There are many things that can constitute an entry-level DSLR, but one of the biggest factors is cost. Many entry-level photographers don’t have a designated budget for new equipment. Plus, it’s tough to explore a potential new hobby with high costs, especially if you aren’t sure you’re going to stick with it.
Many entry-level DSLR cameras come at a much more affordable price than other more advanced models.
These same types of cameras also use one lens for viewing and capturing, implementing a single reflex.
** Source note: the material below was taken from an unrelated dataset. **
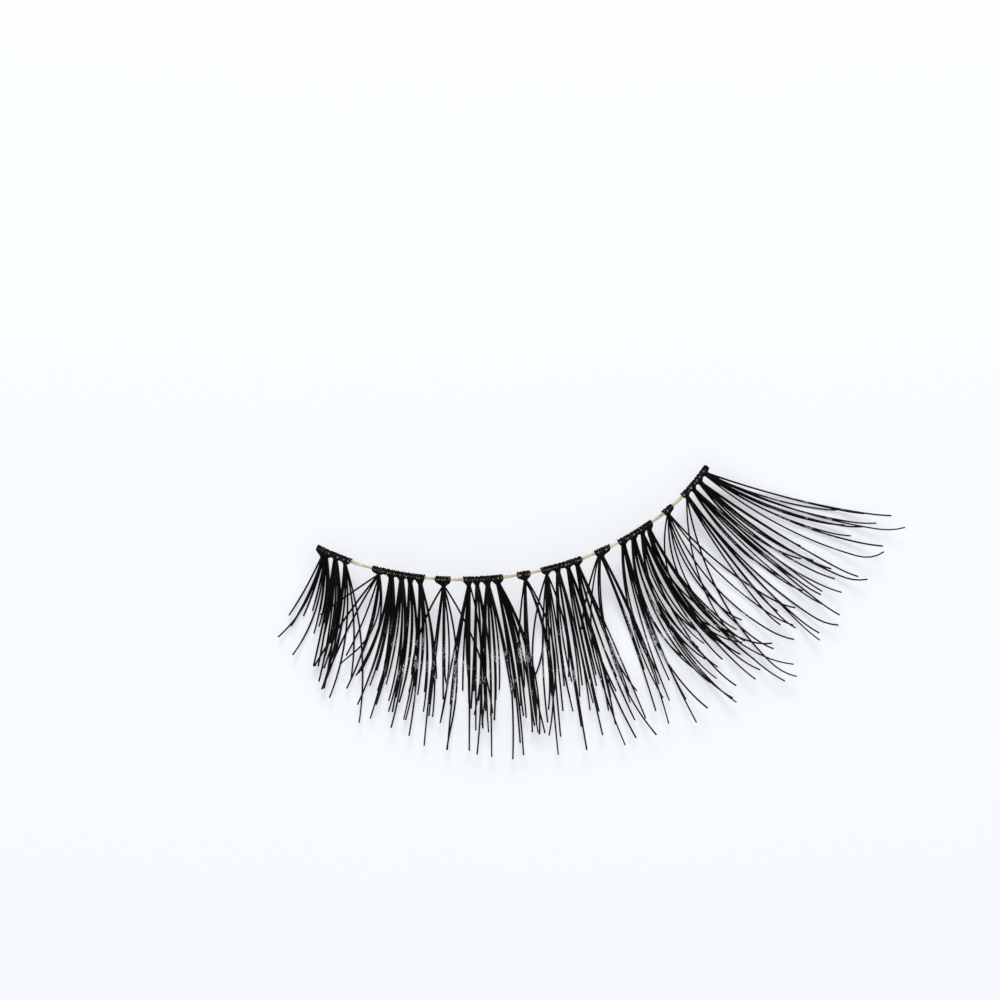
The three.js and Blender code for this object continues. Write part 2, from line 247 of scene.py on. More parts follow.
# The hairs' look: scales of its patterns, and where its steps begin and end.
STREAK_SCALE = (9.0, 160.0, 1.0)
# The beads, clumps and belly steps place the painted glints: pale highlights painted into the hairs' colour.
BEAD_SCALE = (60.0, 150.0, 5.0)
CLUMP_SCALE = 800.0
GRAIN_STEP = (0.50, 0.54)
CLUMP_STEP = (0.54, 0.57)
BELLY_BEGIN = (0.44, 0.54)
BELLY_END = (0.70, 0.80)
BROWN_STEP = (0.55, 1.0)
PALE_STEP = (0.80, 1.0)
PALE_SHARE = 0.85
PAINTED_GLINT_SHARE = 0.9
HAIR_ROUGHNESS = 0.40
STREAK_ROUGHNESS = 0.16
PAINTED_GLINT_ROUGHNESS = 0.12

# The thread's look: scales of its patterns, how they mix, and where its step begins and ends.
FIBRE_SCALE = (14.0, 260.0, 1.0)
PATCH_SCALE = 1400.0
FIBRE_SHARE = 0.6
PATCH_SHARE = 0.4
SHADE_STEP = (0.38, 0.62)
THREAD_ROUGHNESS = 0.70
FIBRE_ROUGHNESS = 0.2

# The photograph's frame: its width on the surface and in pixels, the pixel where the band begins, how far the
# frame is turned, and its middle as seen from the band's inner end.
PHOTO_WIDTH = 75.0 * MM
PHOTO_PIXELS = 1000
BAND_PIXEL = (317.7, 546.0)
PHOTO_TURN = -11.64
PHOTO_MIDDLE = (14.08 * MM, 0.714 * MM)
SENSOR = 36.0
CLIP_SHARE = 0.01
KEY_COLOUR = (1.0, 0.975, 0.94)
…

Using a DSLR camera also requires a smaller learning curve because they have limited settings, features, and basic functions.
Best DSLR Camera for Beginners: Canon or Nikon?
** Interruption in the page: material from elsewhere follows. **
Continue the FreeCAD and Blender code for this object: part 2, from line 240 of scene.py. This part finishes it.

Canon and Nikon are two of the biggest names in the photography industry, so it’s common to be unsure which is the better choice for you. As a beginner, the choice doesn’t become much easier; both manufacturers have an excellent selection of DSLR cameras.
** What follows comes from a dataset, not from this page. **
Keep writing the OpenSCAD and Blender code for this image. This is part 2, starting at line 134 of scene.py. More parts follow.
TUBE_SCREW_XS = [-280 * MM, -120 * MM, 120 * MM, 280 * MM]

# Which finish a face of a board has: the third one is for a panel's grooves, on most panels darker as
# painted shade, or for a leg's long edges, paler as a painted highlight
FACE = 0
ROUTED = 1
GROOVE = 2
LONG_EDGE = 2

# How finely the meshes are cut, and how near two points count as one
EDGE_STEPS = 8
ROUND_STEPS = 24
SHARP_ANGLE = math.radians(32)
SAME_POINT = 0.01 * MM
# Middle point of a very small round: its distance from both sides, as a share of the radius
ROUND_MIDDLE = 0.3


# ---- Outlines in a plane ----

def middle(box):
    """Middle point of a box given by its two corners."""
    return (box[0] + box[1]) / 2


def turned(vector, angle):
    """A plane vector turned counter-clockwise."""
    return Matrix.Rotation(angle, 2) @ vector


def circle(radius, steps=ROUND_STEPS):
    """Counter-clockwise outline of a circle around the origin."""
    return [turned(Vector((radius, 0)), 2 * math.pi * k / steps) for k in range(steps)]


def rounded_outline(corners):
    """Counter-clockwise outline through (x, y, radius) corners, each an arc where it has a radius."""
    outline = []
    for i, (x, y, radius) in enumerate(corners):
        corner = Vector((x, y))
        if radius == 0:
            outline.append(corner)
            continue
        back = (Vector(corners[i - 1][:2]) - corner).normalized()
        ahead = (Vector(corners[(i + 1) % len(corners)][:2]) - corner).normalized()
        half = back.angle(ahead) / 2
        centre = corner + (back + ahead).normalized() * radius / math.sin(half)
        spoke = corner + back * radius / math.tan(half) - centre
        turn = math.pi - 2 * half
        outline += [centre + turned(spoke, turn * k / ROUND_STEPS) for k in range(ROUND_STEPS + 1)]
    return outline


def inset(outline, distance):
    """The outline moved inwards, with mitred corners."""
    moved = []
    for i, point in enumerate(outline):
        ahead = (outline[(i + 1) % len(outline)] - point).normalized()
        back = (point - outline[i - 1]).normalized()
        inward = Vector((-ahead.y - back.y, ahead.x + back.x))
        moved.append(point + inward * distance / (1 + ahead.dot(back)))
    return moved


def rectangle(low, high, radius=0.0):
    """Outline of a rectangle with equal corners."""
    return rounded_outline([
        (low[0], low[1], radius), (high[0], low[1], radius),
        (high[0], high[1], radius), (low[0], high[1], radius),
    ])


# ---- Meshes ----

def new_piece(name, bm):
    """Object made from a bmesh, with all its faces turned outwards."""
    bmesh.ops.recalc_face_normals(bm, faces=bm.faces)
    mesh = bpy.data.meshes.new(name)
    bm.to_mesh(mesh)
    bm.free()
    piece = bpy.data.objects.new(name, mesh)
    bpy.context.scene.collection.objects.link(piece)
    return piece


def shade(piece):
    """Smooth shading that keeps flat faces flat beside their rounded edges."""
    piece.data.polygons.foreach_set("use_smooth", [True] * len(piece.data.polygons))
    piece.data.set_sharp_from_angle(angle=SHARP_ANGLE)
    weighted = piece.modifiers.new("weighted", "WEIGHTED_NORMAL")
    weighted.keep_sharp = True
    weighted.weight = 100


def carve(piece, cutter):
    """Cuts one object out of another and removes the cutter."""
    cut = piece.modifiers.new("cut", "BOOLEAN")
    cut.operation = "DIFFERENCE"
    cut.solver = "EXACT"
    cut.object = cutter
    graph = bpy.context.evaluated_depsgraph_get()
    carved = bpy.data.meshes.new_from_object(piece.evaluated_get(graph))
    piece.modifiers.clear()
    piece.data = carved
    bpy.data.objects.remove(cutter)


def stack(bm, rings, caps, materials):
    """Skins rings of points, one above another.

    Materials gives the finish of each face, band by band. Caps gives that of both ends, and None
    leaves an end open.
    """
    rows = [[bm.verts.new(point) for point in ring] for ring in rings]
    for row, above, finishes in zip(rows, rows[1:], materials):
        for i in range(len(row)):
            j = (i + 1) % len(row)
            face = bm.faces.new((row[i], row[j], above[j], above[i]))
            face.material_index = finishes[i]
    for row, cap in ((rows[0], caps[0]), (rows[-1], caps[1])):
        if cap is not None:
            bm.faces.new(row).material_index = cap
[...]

However, when compared directly, the Nikon tends to be a better choice for beginners overall. While the Canon has more speed and is excellent for sports, the Nikon is a more affordable option that has easy-to-understand settings and terminology.
Nikon’s entry-level DSLRs also tend to produce sharper image quality, which can really be helpful to a novel photographer. Plus, even their additional lenses are more cost-effective.
Don’t Go For the Bundle
In most cases, any kind of bundle is going to be a deal that saves you money in the long run. However, DSLR camera bundles tend to tell a different story – especially for beginners.
Buying a camera bundle usually means knowing what you’re looking for, which, in turn, helps you determine whether the deal is worth it or not. As a beginner, you’re still exploring your options and interests, so a bundle could leave you with a bunch of accessories that you don’t actually need or end up using.
For example, many DSLR bundles come with a bunch of different lenses. At first, this might seem nice, but it can ultimately be a bit limiting. The lenses included are probably pretty generic, ranging from 18 to 55mm. You will find yourself buying more lenses individually as you narrow your photography to a specific field of interest, like landscapes.
When you’re first starting out, it’s often a good idea to get your camera and learn how to fully use it. From there, you can slowly start to expand your accessories and experiment with other tools. You can also do this at a pace that is budget-friendly.
Photography is a beautiful art form that allows you to really stretch your creativity, explore different interests, and even travel the world. The best place to start is with the right entry-level DSLR camera.
With several options listed above, you’re sure to find the best camera one for you on our list. Take some time to really check them all out, and try to borrow one or two from a friend to get a good feel for it.
From there, you’re free to learn, grow, and create.